"Resistenza uguale solidarietà": l’Anpi tende la mano ai profughi

Lodi, bagno di folla in piazza. Musica e letture in ricordo dei partigiano che hanno combattuto per la libertà

SULL’ATTENTI Le autorità in piazzale Medaglie d’Oro (Cavalleri)

SULL’ATTENTI Le autorità in piazzale Medaglie d’Oro (Cavalleri)

Lodi, 26 aprile 2015 - «Resistere oggi significa anche tendere una mano solidale, non come gesto caritatevole ma di giustizia, a tutte quelle persone che arrivano nel nostro Paese, scappando da guerre, persecuzioni, miserie, senza dimenticare di essere stati per decenni, un popolo di emigranti». Isa Ottobelli, presidente dell’Anpi (Associazione nazionale partigiani d’Italia) lodigiana, ieri mattina in piazza della Vittoria nel discorso conclusivo della celebrazione per il 70esimo dalla Liberazione, che, forse per la particolare ricorrenza, forse per la nuova coreografia che ha visto protagonisti studenti della media Gorini, ha registrato una più nutrita partecipazione rispetto agli anni passati, ha legato con un filo i valori della Resistenza, confluiti poi nella Costituzione; un’eredità «di libertà, democrazia e pace» che dobbiamo oggi intessere nel nostro presente: «In circa 30 anni, tra la fine dell’ ’800 e la Prima guerra mondiale, circa 15 milioni di italiani cercarono una vita migliore nei Paesi d’oltre mare e in altri stati europei – ha ricordato, tra gli applausi –. Anche allora ci furono terrificanti tragedie: il vapore ‘Sirio’ affondò durante una burrasca con 1500 emigranti. Anche all’epoca alcune società di navigazione imbastirono, su quella massa di gente povera, ignobili speculazioni. E l’arrivo in terra straniera spesso significò per i nostri emigranti prendersi ogni colpa e ogni accusa di delinquenza e ribellione». La Resistenza, ha rimarcato Ottobelli, non è solo il giusto «ricordo grato verso quelle migliaia di uomini e di donne che scelsero da che parte stare e combatterono per la libertà di tutti», ha detto ricordando «le vittime di Villa Pompeiana e della cascina Cagnola, dei Martiri del Poligono, di San Bernardo» ed in particolare, sostenuta da un caloroso applauso, «Edgardo Alboni (95 anni, già Parlamentare) il grande comandante ‘Nemo’ (della 174esima Brigata Garibaldi, ndr), ma è anche «inizio di una storia nuova per tutto il popolo italiano, un percorso che prosegue ogni giorno», fatto di «responsabilità nella vita sociale e nella vita pubblica», ribadendo «il netto rifiuto verso tutto ciò che è violenza e sopraffazione, verso tutto ciò che è contro la dignità umana».

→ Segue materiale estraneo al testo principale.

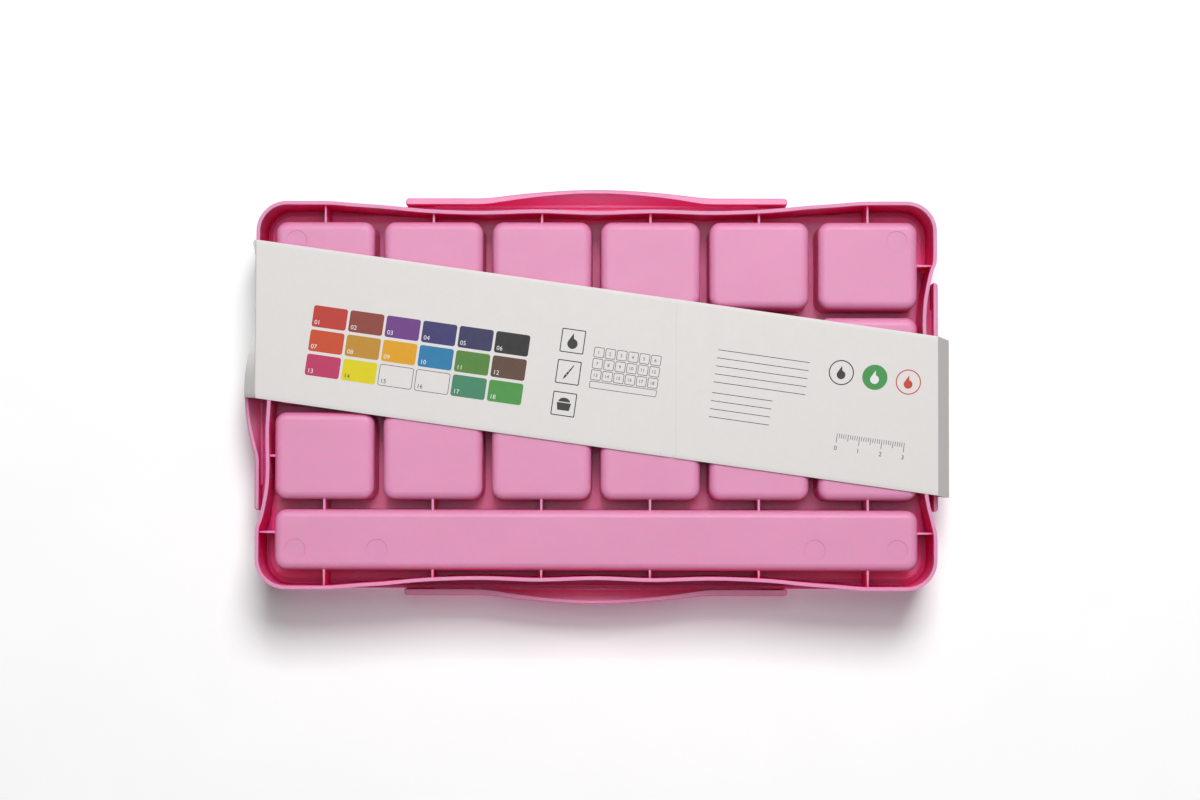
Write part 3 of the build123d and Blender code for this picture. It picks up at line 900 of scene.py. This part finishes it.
    @staticmethod
    def brush_motif() -> list[list[Point]]:
        """Draw a slanted brush.

        Returns:
            The outlines of its handle, its ferrule and its tip.
        """
        parts = [
            [(-0.35, 0.4), (0.35, 0.4), (0.18, 4.0), (-0.18, 4.0)],
            [(-0.5, -1.2), (0.5, -1.2), (0.4, 0.2), (-0.4, 0.2)],
            [(0.0, -4.0), (0.45, -2.4), (0.5, -1.4), (-0.5, -1.4), (-0.45, -2.4)],
        ]
        turn = math.radians(-32)
        cos, sin = math.cos(turn), math.sin(turn)
        return [[(x * cos - y * sin, x * sin + y * cos) for x, y in part] for part in parts]

    @staticmethod
    def pan_motif() -> list[list[Point]]:
        """Draw a cup from the side, with a mound of paint.

        Returns:
            The outlines of the cup and of the mound.
        """
        cup = [(-3.2, 0.6), (-2.6, -2.8), (2.6, -2.8), (3.2, 0.6)]
        turns = [math.radians(a) for a in range(0, 181, 15)]
        mound = [(2.6 * math.cos(a), 1.0 + 1.9 * math.sin(a)) for a in turns]
        return [cup, mound]

    def print_plan(self, face: PrintSheet) -> None:
        """Print a small plan of the box with the number of each cup.

        Args:
            face: The sheet to print on.
        """
        ink = self.finishes.black_ink
        columns, cell, gap, line = 6, 4.6, 0.5, 0.5
        left, top = -4.0, 9.0
        one_figure, two_figures, figure_height = 0.7, 1.3, 1.5  # the first two are half lengths
        cell_out = rounded_box_outline(cell, cell, 0.6, 3)
        cell_in = rounded_box_outline(cell - line, cell - line, 0.4, 3)
        for index in range(len(GOUACHES)):
            x = left + (index % columns) * (cell + gap) + cell / 2
            y = top - (index // columns) * (cell + gap) - cell / 2
            number = f"{index + 1:02d}"
            face.area(f"plan_cell_{number}", moved(cell_out, x, y), ink, hole=moved(cell_in, x, y))
            half = one_figure if index < 9 else two_figures
            face.figures(
                f"plan_number_{number}", f"{index + 1}", x - half, y - figure_height / 2, figure_height, ink
            )
        length, depth = columns * cell + (columns - 1) * gap, 3.2
        x, y = left + length / 2, top - len(GOUACHES) // columns * (cell + gap) - depth / 2
        trough = rounded_box_outline(length, depth, 0.6, 3)
        trough_in = rounded_box_outline(length - line, depth - line, 0.4, 3)
        face.area("plan_trough", moved(trough, x, y), ink, hole=moved(trough_in, x, y))

    def print_rings(self, face: PrintSheet) -> None:
        """Print three round marks and a short measuring scale on the outer flap.

        Args:
            face: The sheet to print on.
        """
        inks = self.finishes
        up, outer, inner, points = 13.0, 5.6, 5.1, 40
        for name, x, ink, filled in (
            ("ring_dark", 106, inks.black_ink, False), ("disc_green", 121, inks.green_ink, True),
            ("ring_red", 136, inks.red_ink, False),
        ):
            hole = None if filled else round_outline(inner, x, up, points)
            face.area(name, round_outline(outer, x, up, points), ink, hole=hole)
        share = 0.85
        drop = [(px * share, py * share) for px, py in self.drop_motif()[0]]
        for name, x, ink in (
            ("dark", 106, inks.black_ink), ("green", 121, inks.white_ink), ("red", 136, inks.red_ink)
        ):
            face.area(f"ring_drop_{name}", moved(drop, x, up), ink, layer=2)
        start, foot, half = 108, -14, 0.12
        for tick in range(31):
            height = 4.2 if tick % 10 == 0 else 3.0 if tick % 5 == 0 else 2.0
            x = start + tick
            bar = [(x - half, foot - height), (x + half, foot - height), (x + half, foot), (x - half, foot)]
            face.area(f"scale_tick_{tick:02d}", bar, inks.black_ink)
        for centimetre in range(4):
            face.figures(
                f"scale_number_{centimetre}", str(centimetre), start - 0.7 + 10 * centimetre, -21.4, 2.0,
                inks.black_ink,
            )

    def print_lines(self, face: PrintSheet) -> None:
        """Print two groups of plain writing lines for the owner's notes on the outer flap.

        Args:
            face: The sheet to print on.
        """
        left, pitch, line_width = 50.5, 3.6, 0.3
        groups = ((15.2, 5, 41.0), (-4.0, 4, 27.0))  # height of the first line, number of lines, length
        for group, (top, count, length) in enumerate(groups):
            for line in range(count):
                up = top - pitch * line
                right = left + length
                bar = [(left, up), (right, up), (right, up + line_width), (left, up + line_width)]
                face.area(f"note_line_{group}_{line}", bar, self.finishes.black_ink)

    def print_top(self) -> None:
        """Print two rows of round colour samples on the top."""
        angle = math.radians(self.skew)
        along = Vector((math.cos(angle), math.sin(angle), 0))
        across = Vector((-math.sin(angle), math.cos(angle), 0))
        middle = Vector((0, self.middle_y, self.top_z + self.sheet_gap))
        face = PrintSheet("top", middle * MM, along, across, "band", "card")
        columns, pitch, radius, inner, points = 9, 14.0, 5.0, 4.7, 32
        for index in range(len(GOUACHES)):
            x, y = pitch * (index % columns - columns // 2), pitch * (0.5 - index // columns)
            disc, hole = round_outline(radius, x, y, points), round_outline(inner, x, y, points)
            self.print_colour(face, f"sample_{index + 1:02d}", index, disc, hole)
        LOG.info("printed the top of the band")

    def build(self) -> None:
        """Build the card and its printing."""
        self.build_card()
        self.print_below()
        self.print_top()


# --- Moulded pieces -------------------------------------------------------------------------------
@dataclass
class MouldedParts:
    """The tray, the lid, the latches, the palette and the seal, which keep their CAD shapes."""

    finishes: Finishes

    def build(self) -> None:
        """Dress each piece."""
        dress("base_tray", self.finishes.tray)
        dress("lid", self.finishes.lid)
        for side in ("front", "back", "left", "right"):
            dress(f"latch_{side}", self.finishes.latch)
        dress("mixing_palette", self.finishes.palette)
        dress("rim_seal", self.finishes.seal)


@dataclass
class RefillCups:
    """The eighteen sealed cups and the paint in them."""

    finishes: Finishes

    def build(self) -> None:
        """Dress each cup and its paint."""
        for number, paint in enumerate(self.finishes.paints, start=1):
            dress(f"cup_{number:02d}", self.finishes.cup)
            dress(f"paint_{number:02d}", paint)


# --- Stage ----------------------------------------------------------------------------------------
class Side(Enum):
    """The side of the box from which a sheet of the stage is seen."""

    ABOVE = 1
    BELOW = -1


@dataclass(frozen=True)
class Lamp:
    """One soft square lamp that faces the box: its place and side in metres, and its power in watts."""

    name: str
    place: tuple[float, float, float]
    side: float
    power: float


LAMPS = (
    Lamp("key_below", (-0.25, 1.25, -2.30), 1.0, 56),
    Lamp("fill_below", (0.0, 0.16, -1.6), 0.5, 5.5),
    Lamp("key_above", (-1.0, -1.2, 2.4), 1.6, 80),
    Lamp("fill_above", (1.6, 1.0, 2.4), 1.6, 30),
)


@dataclass
class Studio:
    """The white table under the box, the white sheet behind it, the lamps and the camera."""

    low_z: float = 0.0  # height of the table sheet, in millimetres, as are the next and the camera's place
    high_z: float = 46.9
    world_light: float = 0.12  # strength of the white room as light
    reach: float = 1.3  # metres from the middle to the edge of each sheet
    fade: tuple[float, float] = (0.42, 1.2)  # metres over which each sheet turns into the white room
    camera_place: tuple[float, float, float] = (-4.0, -46.1, -1300.0)
    tilt_up: float = 1.868  # degrees, as are the next two
    turn_side: float = 0.769
    roll: float = -0.147
    lens: float = 87.83
    shift: tuple[float, float] = (0.0289, 0.003)

    def sheet_finish(self, name: str, side: Side) -> bpy.types.Material:
        """Make white paper that the camera sees from one side alone.

        Args:
            name: Name of the material.
            side: The side it is seen from.

        Returns:
            The material.
        """
        tree = ShaderTree(name)
        grain = tree.noise(30, 2)
        white = tree.ramp(grain, 0.2, 0.8, (1.04, 1.04, 1.04), (1.06, 1.06, 1.06))
        paper = tree.add("ShaderNodeBsdfDiffuse")
        tree.join(white, paper.inputs["Color"])
        clear = tree.add("ShaderNodeBsdfTransparent")
        away = tree.add("ShaderNodeNewGeometry").outputs["Backfacing"]
        span = tree.add("ShaderNodeVectorMath", operation="LENGTH")
        tree.join(tree.place, span.inputs[0])
        gone = tree.add("ShaderNodeMath", operation="MAXIMUM")
        tree.join(away, gone.inputs[0])
        tree.join(tree.spread(span.outputs["Value"], 0.0, 1.0, *self.fade), gone.inputs[1])
        choice = tree.add("ShaderNodeMixShader")
        tree.join(gone.outputs[0], choice.inputs["Fac"])
        tree.join(paper.outputs[0], choice.inputs[1])
        tree.join(clear.outputs[0], choice.inputs[2])
        output = tree.tree.nodes["Material Output"]
        tree.join(choice.outputs[0], output.inputs["Surface"])
        tree.tree.nodes.remove(tree.surface)
        LOG.info("made %s, seen from %s", name, side.name.lower())
        return tree.material

    def build_sheet(self, name: str, z: float, side: Side) -> bpy.types.Object:
        """Lay one sheet of the stage.

        Args:
            name: Name of the sheet.
            z: Its height in millimetres.
            side: The side it is seen from.

        Returns:
            The sheet.
        """
        corners = [(-1, -1), (1, -1), (1, 1), (-1, 1)]
        points = [Vector((x * self.reach, y * self.reach, z * MM)) for x, y in corners]
        face = [0, 1, 2, 3] if side is Side.ABOVE else [3, 2, 1, 0]
        sheet = make_piece(name, points, [face], self.sheet_finish(f"{name}_paper", side))
        sheet.visible_diffuse = False
        sheet.visible_glossy = False
        sheet.visible_transmission = False
        sheet.visible_shadow = False
        return sheet

    @staticmethod
    def build_lamp(lamp: Lamp) -> None:
        """Hang one lamp.

        Args:
            lamp: Its name, place, size and power.
        """
        data = bpy.data.lights.new(lamp.name, "AREA")
        data.shape = "SQUARE"
        data.size = lamp.side
        data.energy = lamp.power
        hung = bpy.data.objects.new(lamp.name, data)
        hung.location = lamp.place
        aim = Vector((0, 0, 0.02)) - hung.location
        hung.rotation_mode = "QUATERNION"
        hung.rotation_quaternion = aim.to_track_quat("-Z", "Y")
        hung.visible_camera = False
        bpy.context.scene.collection.objects.link(hung)
        LOG.info("hung %s", lamp.name)

    def build_world(self) -> None:
        """Make the world white to look at and of an even soft strength as light."""
        world = bpy.data.worlds.new("white_room")
        world.use_nodes = True
        nodes, links = world.node_tree.nodes, world.node_tree.links
        background = nodes["Background"]
        background.inputs["Color"].default_value = (1, 1, 1, 1)
        path = nodes.new("ShaderNodeLightPath")
        strength = nodes.new("ShaderNodeMapRange")
        strength.inputs["To Min"].default_value = self.world_light
        strength.inputs["To Max"].default_value = 1.0
        seen = nodes.new("ShaderNodeMath")
        seen.operation = "MAXIMUM"
        links.new(path.outputs["Is Camera Ray"], seen.inputs[0])
        links.new(path.outputs["Is Glossy Ray"], seen.inputs[1])
        links.new(seen.outputs[0], strength.inputs["Value"])
        links.new(strength.outputs["Result"], background.inputs["Strength"])
        bpy.context.scene.world = world

    def build_camera(self) -> None:
        """Set the camera under the box, looking up at the wells."""
        def turn(axis: Vector, degrees: float) -> Matrix:
            """Return a turn about an axis."""
            return Matrix.Rotation(math.radians(degrees), 3, axis)

        right, up, ahead = Vector((-1, 0, 0)), Vector((0, 1, 0)), Vector((0, 0, 1))
        aim = turn(ahead, self.roll) @ turn(up, self.turn_side) @ turn(right, self.tilt_up)
        axes = [aim @ v for v in (right, up, -ahead)]
        data = bpy.data.cameras.new("camera")
        data.lens = self.lens
        data.shift_x, data.shift_y = self.shift
        data.clip_start, data.clip_end = 0.05, 20
        camera = bpy.data.objects.new("camera", data)
        rotation = Matrix([[axis[row] for axis in axes] for row in range(3)])
        camera.matrix_world = Matrix.Translation(Vector(self.camera_place) * MM) @ rotation.to_4x4()
        bpy.context.scene.collection.objects.link(camera)
        bpy.context.scene.camera = camera
        LOG.info("set the camera")

    def build(self) -> None:
        """Build the whole stage."""
        bpy.context.scene.view_settings.view_transform = "Standard"
        self.build_camera()
        self.build_world()
        self.build_sheet("table_sheet", self.low_z, Side.ABOVE)
        back_sheet = self.build_sheet("back_sheet", self.high_z, Side.BELOW)
        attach(back_sheet, "lid")
        for lamp in LAMPS:
            self.build_lamp(lamp)


def main() -> None:
    """Build the stage, the finishes and every piece, in order."""
    logging.basicConfig(level=logging.INFO, format="%(message)s")
    Studio().build()
    finishes = Finishes()
    MouldedParts(finishes).build()
    RefillCups(finishes).build()
    BellyBand(finishes).build()


if __name__ == "__main__":
    main()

Proprio come ricorda la scritta sul basamento del monumento alla Resistenza, restituito dall’amministrazione alla città dopo il restauro: «Mai più violenza e sopraffazione». Dopo la messa in Duomo che ha dato il via alla celebrazione il lungo corteo, con le massime autorità civili e militari (era presente anche il deputato ed ex sindaco della città, Lorenzo Guerini) e le associazioni combattentistiche con i rispettivi labari, si è radunato proprio intorno al monumento di piazza Medaglie d’Oro per la posa delle corone d’alloro, accompagnato dalla banda guidata da Renato Casiraghi, col ‘Silenzio’ e ‘Fratelli d’Italia’. In piazza della Vittoria, invece, gli studenti della Gorini con le loro claviette, guidati da Alessandro Moro, si sono alternati alle letture in ricordo dei partigiani Edoardo Meazzi, che fu in carcere con Ettore Archinti, Gianfranco Mariconti, protagonista di un atto di eroismo durante la ‘marcia della morte’ tra due lager, e della testimonianza di dolore di Rita Riboni che perse marito e figlio 17enne, torturato e fucilato. Quindi il discorso del sindaco Simone Uggetti e la chiusura di Ottobelli.